Contra as violências de quem devia reparar

São sete anos de luto, sete anos de luta. Muito tempo de espera, mentiras, reclamações, atrasos. Nesse período, assistimos a uma organização que se diz fundação usurpar direitos e narrativas das pessoas e comunidades atingidas. Parece claro que o objetivo da Renova não é mediar uma reparação justa para quem perdeu – e continua perdendo até hoje – toda uma vida desde o dia 5 de novembro de 2015, não é garantir dignidade de futuro.
Nos últimos meses, temos visto a Renova tratar o pouco que fez (quando já deveria ter feito tudo aquilo para que foi criada) como vitrine, marketing, propaganda. Tenta ludibriar a imprensa, cercear coberturas críticas. E pior: transforma um reassentamento, promessa de território de afetos e memória, em ponto turístico.
A gente explica: no começo do ano, a Renova tentou constranger A SIRENE de acompanhar uma vistoria ao reassentamento de Paracatu de Baixo ao lado das pessoas atingidas e de representantes da Prefeitura de Mariana. Lançou mão da tática de sempre: tentou colocar em lados opostos o jornal e a comissão. Não conseguiu.
Na 29a edição do Iron Biker, que ocorreu em Mariana, em setembro, a Renova incluiu o reassentamento de Bento Rodrigues como parte do percurso, como sempre, sem, no mínimo, informar a comunidade atingida. Ponto turístico, lugar de aventura.
Fotografou tudo e estampou nas redes, como se fosse dona do lugar.
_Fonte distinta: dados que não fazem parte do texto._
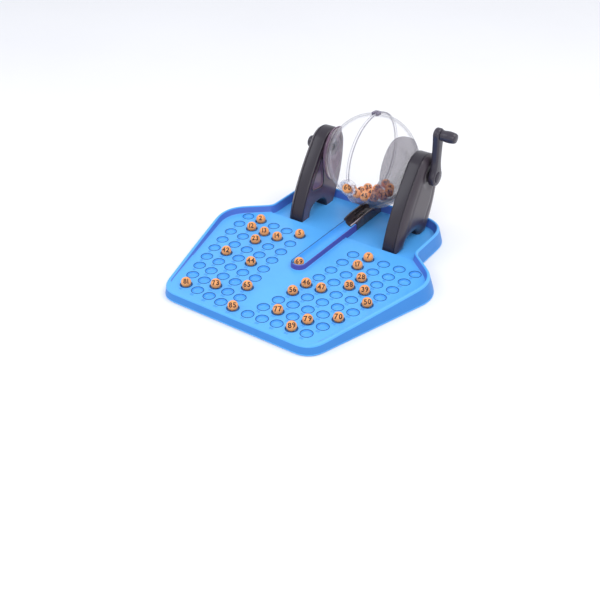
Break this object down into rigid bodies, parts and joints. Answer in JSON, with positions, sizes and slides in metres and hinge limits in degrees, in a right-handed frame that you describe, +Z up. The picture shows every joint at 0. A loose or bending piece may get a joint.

Deixou de contar um pedaço grande da história: os adiamentos na entrega das casas; a condição de canteiro de obras a que irá expor as famílias que se mudarem; o tanto de coisa por fazer; o estado ainda mais precário de outras intervenções ao longo da bacia do rio Doce; a truculência jurídica contra quem ousa reclamar; o descaso com as pessoas atingidas que clamam por direitos.
Depois, às vésperas dos sete anos, a Renova tentou ficar bem na fita de novo: convocou uma coletiva de imprensa com veículos importantes para vender um peixe imaginário. Estavam lá jornais, TVs, sites, da Região dos Inconfidentes, de Minas e do país, para escutar a lenga-lenga dos executivos, ver imagens bonitas e ilusórias.
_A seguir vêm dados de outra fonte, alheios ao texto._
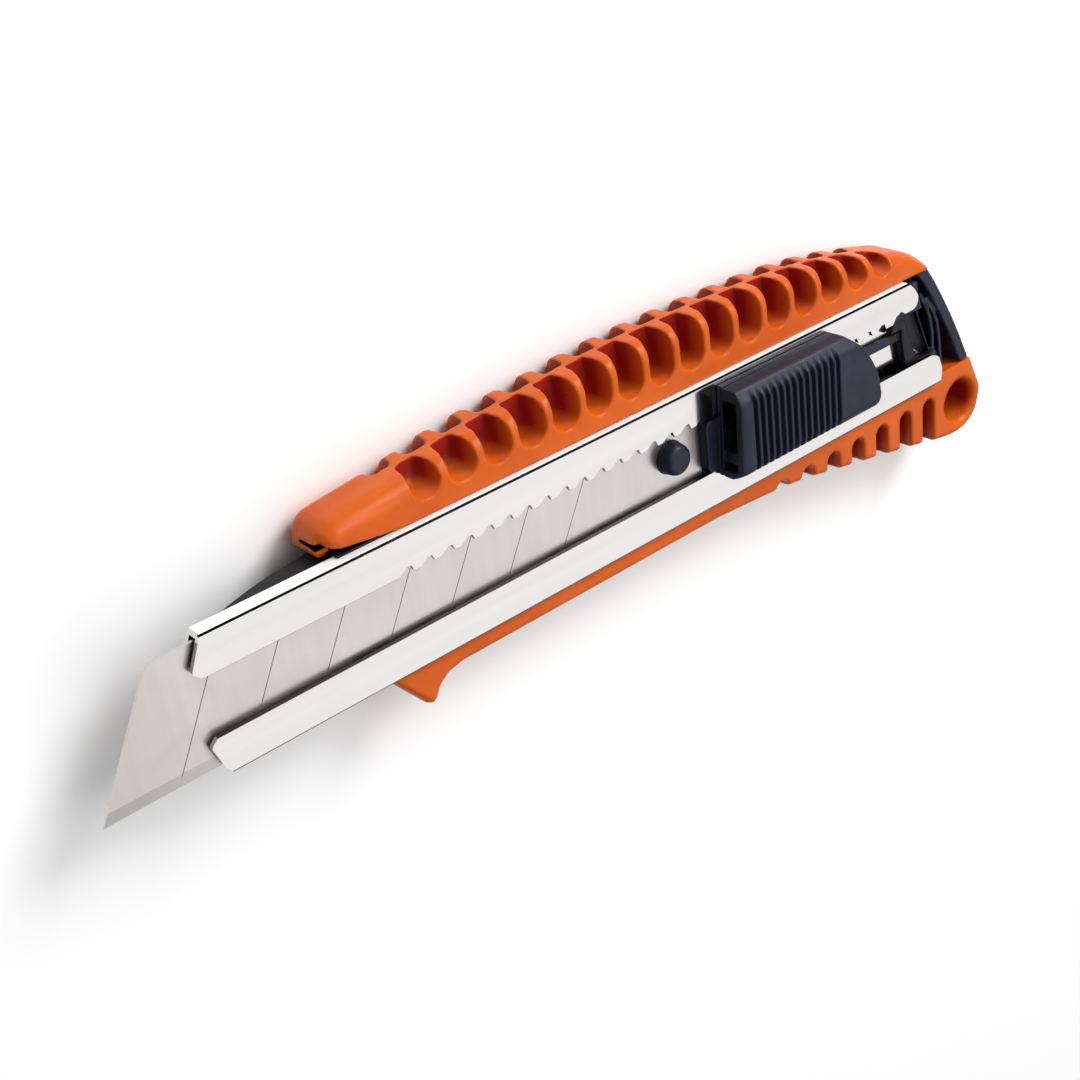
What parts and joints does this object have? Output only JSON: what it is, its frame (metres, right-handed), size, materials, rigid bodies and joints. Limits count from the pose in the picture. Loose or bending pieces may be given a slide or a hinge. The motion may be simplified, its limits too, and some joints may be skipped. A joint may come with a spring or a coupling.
{
  "type": "snap off knife",
  "caption": "Snap-off cutter: scored blade sliding in a notched steel sheath, with an auto-lock thumb button, ribbed grip, finger guard, hang hole and pull-off end cap.",
  "frame": {"origin": "on the grip's flat back, under the blade's centre line, half way along the sheath", "axes": "+X from the blade's tip to the tail, +Y to the ribbed back of the grip, +Z out of the slider's face"},
  "size_m": [0.1671, 0.0421, 0.0166],
  "materials": {
    "orange_plastic": "satin moulded",
    "core_plastic": "satin moulded",
    "sheath_steel": "bright rolled",
    "blade_steel": "fine ground",
    "carrier_plastic": "satin moulded",
    "spring_steel": "blank",
    "button_plastic": "satin moulded",
    "cap_plastic": "satin moulded"
  },
  "bodies": {
    "grip": {"grip_shell": "orange_plastic", "core": "core_plastic", "sheath": "sheath_steel"},
    "slider": {"blade": "blade_steel", "blade_carrier": "carrier_plastic", "lock_spring": "spring_steel"},
    "button": {"thumb_button": "button_plastic"},
    "cap": {"end_cap": "cap_plastic"}
  },
  "joints": [
    {"name": "blade_slide", "type": "slide", "parent": "grip", "child": "slider", "axis": [-1, 0, 0], "range_m": [-0.01667, 0.06333], "deforming": ["lock_spring"]},
    {"name": "button_slide", "type": "slide", "parent": "slider", "child": "button", "axis": [-1, 0, 0], "range_m": [-0.0012, 0.0012], "stiffness_N_per_m": 400},
    {"name": "cap_pull", "type": "slide", "parent": "grip", "child": "cap", "axis": [1, 0, 0], "range_m": [0, 0.032]}
  ]
}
De novo, às escuras, na calada da rede, com uma mensagem dirigida somente a veículos de Belo Horizonte e a alguns, escolhidos a dedo, da região. Mas, mesmo sem terem sido convidadas pela Renova a se sentarem à mesa, estavam lá também pessoas atingidas. Foram dispostas a se fazer ouvir, a se manifestar, a narrar as violências que continuam sofrendo da mineração desumana, que destrói e continua destruindo quando diz que vai reparar. Que viola e desrespeita as pessoas atingidas ao varrer pra baixo do tapete tudo de errado que vem fazendo.
Por José Nascimento de Jesus, Seu Zezinho, e Sandra Quintão
Com o apoio de Karina Gomes Barbosa

“Não é acidente. Essa árvore eu plantei de coração. Fiz um banco pra gente jogar truco todo fim de semana, assar um churrasco, igual nós fazia… Cantando, divertindo, na maior felicidade. Nós morava num paraíso. Sabe o que que é paraíso? Eu tirava leite, eu fazia queijo, eu vendia queijo, eu colhia alface, eu colhia almeirão, colhia do mato, comia de um tudo. Hoje a gente tem que comprar tudo.”
José Nascimento de Jesus, Seu Zezinho, morador de Bento Rodrigues
“Os atingidos somos nós. Aí [na mesa] ninguém sofreu o que a gente sofreu, não. Quero que você me mostra onde está o Bar da Sandra pra eu começar meu trabalho de novo. Cadê? Cadê, gente? Sete anos! Sete anos… Empresa BHP, Samarco, é grande. O povo de Bento, cada hora, me fala na minha microlanchonete: ‘eu vou embora… Porque meus conterrâneos tão ficando na cidade’. Por quê? Porque a Renova falha, falha. Renova é falha.”